Not only was I surrounded by amazing vocals at church, but my entire family could sing (or so it seemed then). My mom, my uncles, my aunts, my cousins…..  Everyone around me could sing the phone book and cause ticket sales to skyrocket. Unfortunately, I was not blessed with the same gift as they were and I wanted to be.

 

Even then, as a youngster, I was a music junkie. I was at practically every “local” concert The Martins had in south Arkansas, to the point they knew me by name and face. I had every Carmanalbum. Candy Christmas and Janet Paschal held private concerts in my room (whether they knew it or not). Anytime I had the opportunity to turn the radio or tv to the local pop or country station I would. I can vividly remember rollerblading around my parent’s drive with my hot pink walkman attempting back sits and hitting a high C. I had big dreams of becoming the first Olympic Ice Skater to hold multiple Grammy Awards and gold medals.

 

You do remember I keep telling you I had a warped view of childhood, right? Don’t judge me.

 

Nothing could stop me from achieving my dream except that I was a tone deaf kid with the nearest ice over an hour away.

 

I can remember laying on my bedroom floor on Saturday afternoons listening to Mom practice with soundtracks in her room and asking God to give me a voice like Momma. I spent many car rides home from those concerts with The Martins in tears because I wanted to sing like them. I wanted a voice….a voice like my momma. I tried and tried.
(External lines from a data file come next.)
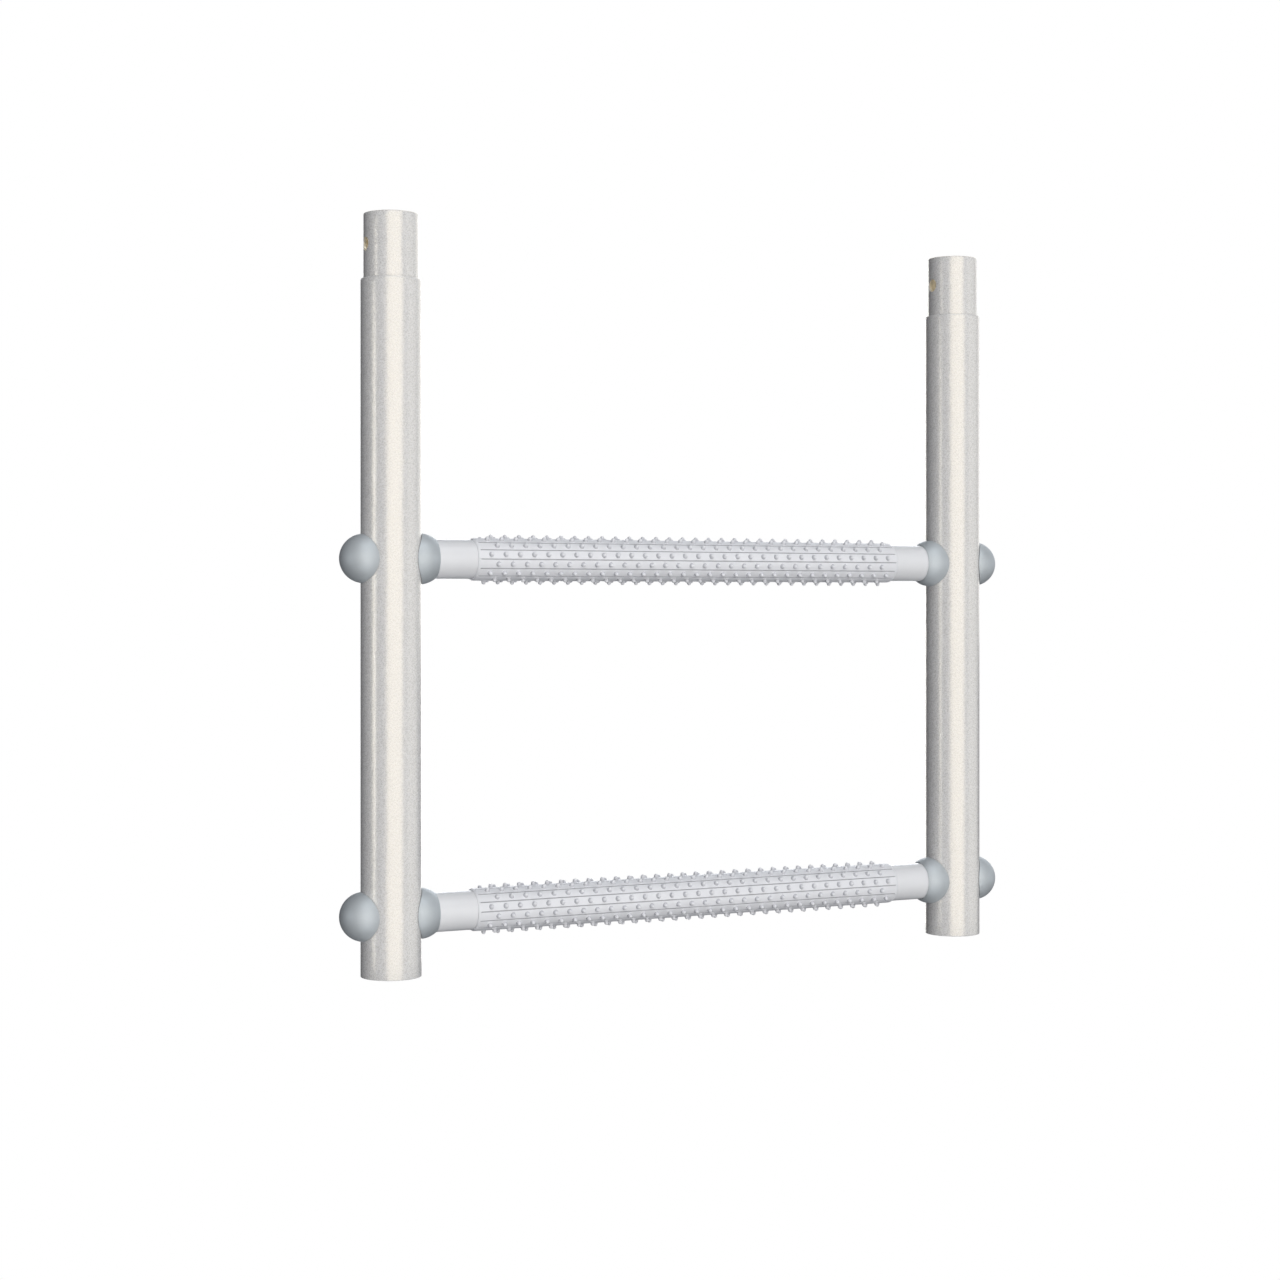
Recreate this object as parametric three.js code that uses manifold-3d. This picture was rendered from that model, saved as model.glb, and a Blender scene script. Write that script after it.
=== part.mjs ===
// Two-rung ladder section of a tubular climbing frame, the kind that plugs together into monkey bars.
//
// Millimetres, +Z up. X runs along the rungs, and -Y is the front. The origin is at the middle of the base,
// half way between the axes of the two uprights and level with their lower ends.
//
// Each upright is a round tube with a thinner spigot tube pressed into its top. The next section's uprights
// slip over the spigots. Each rung is a tube between the uprights, with a ball-shaped collar at each end that
// is hollowed to sit on the upright. A long bolt runs through the upright and the collar into a threaded plug
// in the rung. Its head sits on a washer and a saddle-shaped seat, and a hollow ball cap snaps over them.

import * as THREE from "three";
import { mergeVertices } from "three/addons/utils/BufferGeometryUtils.js";
import Module from "manifold-3d";

// ---------------------------------------------------------------- driving dimensions

const FIT_GAP = 0.3; // clearance between pieces that touch
const THROUGH = 4; // how far a cutting tool runs past the face that it opens

const UPRIGHT = {
  spacing: 465, // between the axes of the two uprights
  radius: 21,
  wall: 1.7,
  height: 482,
  topRound: 1.5, // rounded shoulder round the spigot
  footRound: 0.5,
};

const SPIGOT = {
  radius: 19,
  wall: 2,
  proud: 45, // length above the upright's shoulder
  inside: 60, // length pressed into the upright
  rimRound: 0.7,
  holeRadius: 4.6, // cross hole for a locking pin, drilled along X
  holeBelowTop: 21.7,
};

const RUNG = {
  heights: { lower: 42.3, upper: 288.8 }, // axis above the uprights' lower ends
  radius: 13.8,
  wall: 1.5,
};

const GRIP = {
  halfLength: 173,
  radius: 15,
  endRadius: 14.3, // where the tapered ends meet the rung
  taper: 2, // length of each tapered end
  strips: 14, // flat-topped strips along the sleeve, with a groove between each two
  grooveDepth: 0.6,
  grooveHalfAngle: 0.03, // radians
};

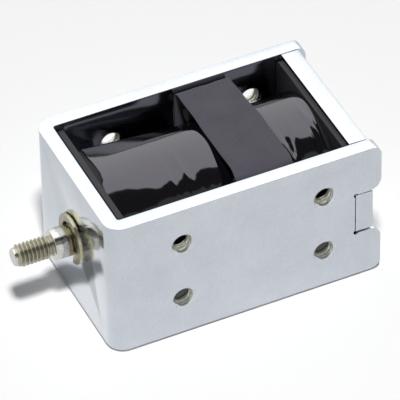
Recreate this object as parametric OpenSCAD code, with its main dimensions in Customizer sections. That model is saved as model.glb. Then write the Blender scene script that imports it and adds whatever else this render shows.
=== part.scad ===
// Push-pull solenoid in an open box frame.
//
// The working axis runs along X. The threaded push rod leaves the frame towards -X
// and the tapped tail of the plunger towards +X. The frame stands on the bottom
// edges of its walls (Z = 0), with its open side up. The origin is below the middle
// of the whole part. At rest the return spring holds the retaining ring against the
// front of the frame; with current in the coil the plunger runs to the fixed core
// and pushes the rod out by one stroke.

/* [Frame] */
// Height of the frame
frame_h = 27; // [26.8:0.1:30]
// Width across the two side walls
frame_w = 31; // [31:0.1:34]
// Length of the side walls
wall_l = 49.5; // [49.5:0.5:60]
// Thickness of the frame strip
strip_t = 2.5; // [2:0.1:2.5]
// Inside radius of the two bends
bend_r = 0.5; // [0.3:0.1:1]
// Radius of the outer corners at the rear of the side walls
wall_corner_r = 1.8; // [0.5:0.1:3]
// Radius of the corners at the mouth of the end-plate slots
mouth_r = 2.2; // [0.5:0.1:3]

/* [Mounting holes] */
// Spacing of the tapped holes along the frame
hole_pitch_x = 26; // [20:0.5:28]
// Spacing of the tapped holes up the wall
hole_pitch_z = 12; // [10:0.5:16]
// Distance of the first holes from the front of the frame
hole_first_x = 13; // [8:0.5:14]
// Tapping-drill diameter of the M4 holes
tap_d = 3.3; // [3.2:0.05:3.5]

/* [End plate] */
// Thickness of the end plate
plate_t = 3.2; // [2.5:0.1:3.2]
// How far the side walls stand past the end plate
overhang = 1.5; // [1:0.1:2]
// Height of the two end-plate tabs
tab_h = 8.3; // [6:0.1:10]
// Gap between a tab and its slot
tab_gap = 0.15; // [0.05:0.05:0.3]

/* [Coil] */
// Side of the square bobbin flanges
flange_side = 25.7; // [25.6:0.05:25.8]
// Thickness of the bobbin flanges
flange_t = 1; // [0.8:0.1:1.5]
// Outer diameter of the taped coil
coil_d = 25.3; // [24.8:0.1:25.3]
// Thickness of the outer film wrap
tape_t = 0.4; // [0.2:0.1:0.6]
// How far the winding's lead-out lifts the film at the front flange
lead_rise = 1.3; // [0.2:0.1:1.5]
// Width of the cloth band round the coil
band_w = 10.5; // [6:0.1:12]
// Distance of the cloth band from the front of the frame
band_x = 24.7; // [16:0.1:28]
// Thickness of the cloth band
band_t = 0.25; // [0.2:0.05:0.3]

/* [Plunger] */
// Diameter of the plunger
plunger_d = 12; // [11:0.1:12]
// Working stroke
stroke = 5; // [2:0.5:5]
// How far the tail stands out of the end plate at rest
tail_out = 2.5; // [1:0.1:3]
// Length of the conical nose
nose_l = 3; // [2:0.1:3]
// Thickness of the anti-stick washer, which sets the residual gap
residual_t = 0.4; // [0.2:0.05:0.5]

/* [Push rod] */
// Diameter of the rod
rod_d = 5.4; // [5:0.1:5.4]
// Length of plain rod in front of the frame
rod_plain = 4.1; // [3:0.1:8]
// Length of the M4 thread
thread_l = 6.9; // [5:0.1:12]
// Major diameter of the thread
thread_d = 4; // [3.9:0.05:4]
// Diameter of the retaining ring
ring_d = 9; // [8:0.1:10]
// Thickness of the retaining ring
ring_t = 0.6; // [0.5:0.05:0.7]

/* [Hidden] */
$fn = 72;

eps = 0.01;
run_gap = 0.06;                       // radial running clearance
axis_z = frame_h / 2;                 // height of the working axis
inner_w = frame_w - 2 * strip_t;      // clear width between the side walls

// Stations along the axis, measured back from the front face of the frame
plate_back = wall_l - overhang;
plate_front = plate_back - plate_t;
tail_x = plate_back + tail_out;
tip_x = -rod_plain - thread_l;
front_x = -(tip_x + tail_x) / 2;      // X of the front face in the part's own frame

core_face = 19;                       // rim of the fixed core
cone_floor = core_face - nose_l;      // bottom of the core's conical seat
pocket_floor = cone_floor - 6;        // bottom of the spring pocket
shoulder_x = core_face + residual_t + stroke + 0.02;
nose_x = shoulder_x - nose_l;

plunger_r = plunger_d / 2;
rod_r = rod_d / 2;
tube_in_r = plunger_r + run_gap;
tube_out_r = tube_in_r + 0.5;
barrel_in_r = tube_out_r + 0.05;
barrel_out_r = barrel_in_r + 1;
coil_r = coil_d / 2;

boss_r = 4.3;                         // staked boss of the core
bush_out_r = 3.5;
pocket_r = 3.9;
nose_base_r = 4.9;
nose_tip_r = 3.75;
seat_gap = 0.15;                      // the seat is this much wider than the nose

washer_t = 0.5;                       // end-play washer behind the front wall
flange_front = strip_t + washer_t;
wind_front = flange_front + flange_t;
wind_back = plate_front - flange_t;

groove_r = 2;                         // ring groove in the rod
groove_play = 0.05;
socket_l = 11;                        // depth of the rod socket in the plunger
tail_tap_l = 10;

// Local +Z runs back along the working axis from the front face of the frame
module on_axis() {
    translate([front_x, 0, axis_z]) rotate([0, 90, 0]) children();
}

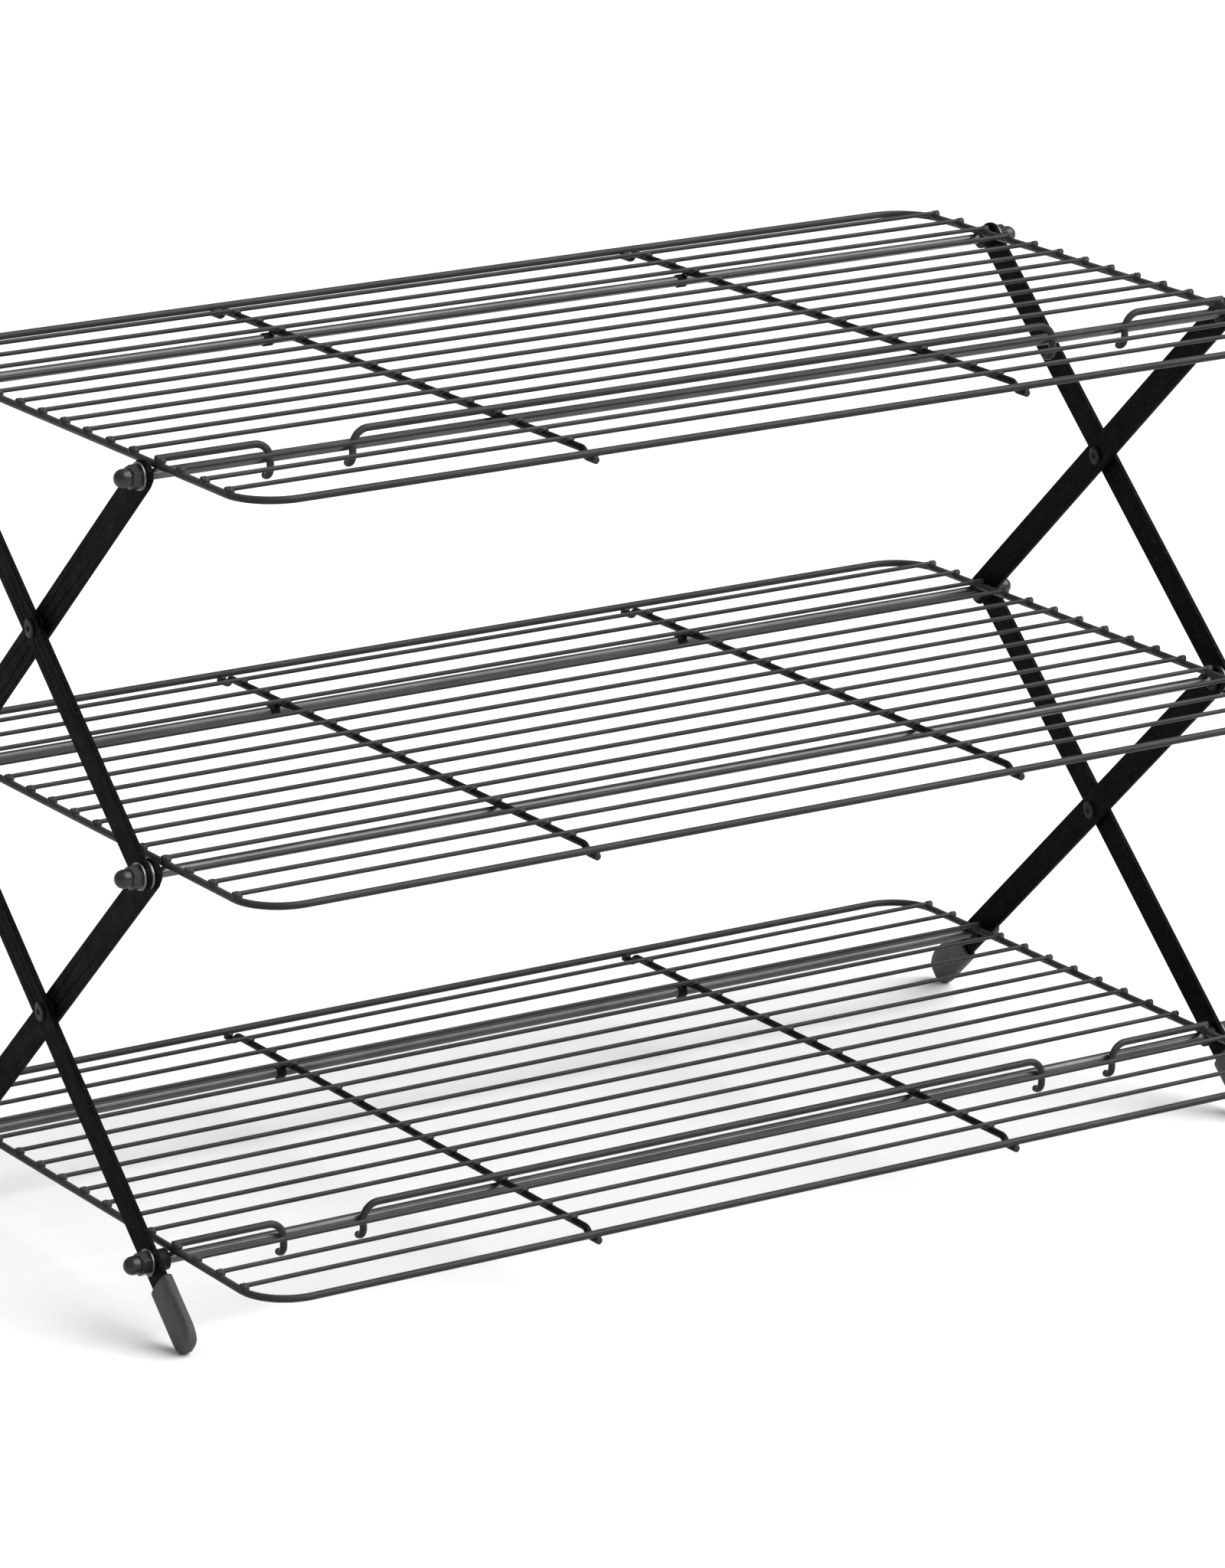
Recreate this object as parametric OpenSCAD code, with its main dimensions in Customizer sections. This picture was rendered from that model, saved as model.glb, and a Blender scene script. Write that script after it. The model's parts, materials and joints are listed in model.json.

I prayed and prayed, but I still couldn’t sing.

 

At the age of nine, I gave up on my dream of becoming the first Olympian-Grammy winning singer on the planet. I vowed to never sing another note of  In The Presence Of Jehovah or put another pair of roller blades through the paces of attempting another Oksana Baiul routine.

 

Everything changed when Mom and I went to a Christian bookstore in Little Rock on one of our many girls only trips. While shopping, I found one of my favorite hymns in the soundtrack area. Without thinking twice I did what I always did and took the track into the booth for a listen. I didn’t know it, but the booths were not soundproof and I began to sing. Mom came from across the store and insisted that I get that soundtrack and sing it at the upcoming school talent show so I did because, let’s face it, Momma knows best.

 

I spent my childhood praying for a voice like Momma and when I gave my voice to God and stopped singing for others, I began singing in tune with the voice God gave me. Now, you can’t get me to stop singing. Wherever I go I have a song in my heart that I can’t help but hum along or even belt a few bars of here and there.

 

I am not an Olympic Gold Medalist these days and I haven’t won multiple Grammy Awards, but what I have won is the attention of my Father and that is far greater than anything I ever imagined. I may not ever sing on the same level as my childhood idols, but I sing with the same passion and zeal to see lost souls come to know the same saving Grace I have encountered.

 

If you have a desire to do something, anything, seek the Lord. He is faithful and he will give you the desires of your heart. He may not do it how or when you think he should because he knows best, but he will always come through.